Tuesday, May 20, 2008/9:20 AM


抢救人员在倒塌建筑物发现一名女子,双手扶地支撑身体,救援人员确认她已经死亡,准备转移到下一个建筑物时,救援队长发现,她生下有一张红色带黄花的被子,抱着一名3个月大的男婴。因为母亲的身体保护,孩子没有受伤,还安祥睡着,随行医生揭开被子替男婴检查,发现有一部手机塞在里面,医生下意识看了手机屏幕。见到母亲留给孩子的简讯:“亲爱的宝贝,如果你能活,一定要记住我爱你。”


一个已经死去的妈妈抱着一个女婴,卷缩在废墟中,女婴靠着母亲的乳汁活了下来。这位年轻妈妈双手抱着一个三四个月大的婴儿,她低着头,上衣向上掀起,已经失去了呼吸,但怀里的女婴依然惬意地喊着母亲的乳头。
医生感动地哭着说:“我们小心地将女婴抱起,离开母亲的乳头时,她立刻哭闹了起来。看到女婴的反应,在场者无不掩面而泣。”
“我无法想象,一个死去的妈妈还在为自己的孩子喂奶,从母亲抱着孩子的姿势可以看出,她是很刻意地在保护自己的孩子,或许就是在临死前,把她的乳头放进女儿的嘴里。”


i think i don't have to say much, do i?
such touching stories and scenes are continuosly playing out in china sichuan province.
stories after stories from survivors ring in my mind, yet nothing i could do but to cry with them.

like yizhuang, i spent my time watching the tv, staying tune to the news about the disaster in china.
but unlike her, i switched to channel 50 everytime i turn on the tv. nothing else but channel 50.
凤凰台 shows nothing but the lastest news, latest updates of the quake aftermath in china.

then like her, i would start crying infront of the tv.
i saw how distraughted parents cry infront of their child's already decomposed body.
i saw how helpless children stare blankly in space, uncertain of their future, waiting endlessly for their parents to reach them.
i saw victims of the quake without arms, without legs.
i saw doctors, nurses crying, breaking down during interviews.
也许活着的人,比死去的人还痛苦。

i saw nothing but devastations.
my heart really really went out to them.

i thought of how gonggong left us too. but it's different. gonggong passed away peacefully. he didn't suffer that much. and we are given time to prepare for his demise.

for the quake victims, death was sudden, cruel and harsh.
such sudden deaths are inevitably the hardest for families to accept.

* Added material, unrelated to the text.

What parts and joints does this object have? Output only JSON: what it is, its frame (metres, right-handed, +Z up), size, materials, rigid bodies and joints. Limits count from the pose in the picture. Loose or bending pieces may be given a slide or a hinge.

在这样的大自然灾害面前,人类,显得特别特别渺小,脆弱,不堪一击。
i felt so helpless. yet there is nothing i could do at all.
other than pray.
pray for the dead, pray for the living.

today marks the 7th day after the quake.
china and hongkong mourn for 3 mins at 2:28pm, exactly 7 days after the deadly quake hits sichuan.
i tuned in to channel 50. i rose to my feet and mourned together with every chinese in the world. i couldn't help but start weeping.

i saw people, traffic and rescue work all around china coming to a halt. hundreds and thousands of people lowered their head and mourn in silence. then i see people wiping off their tears.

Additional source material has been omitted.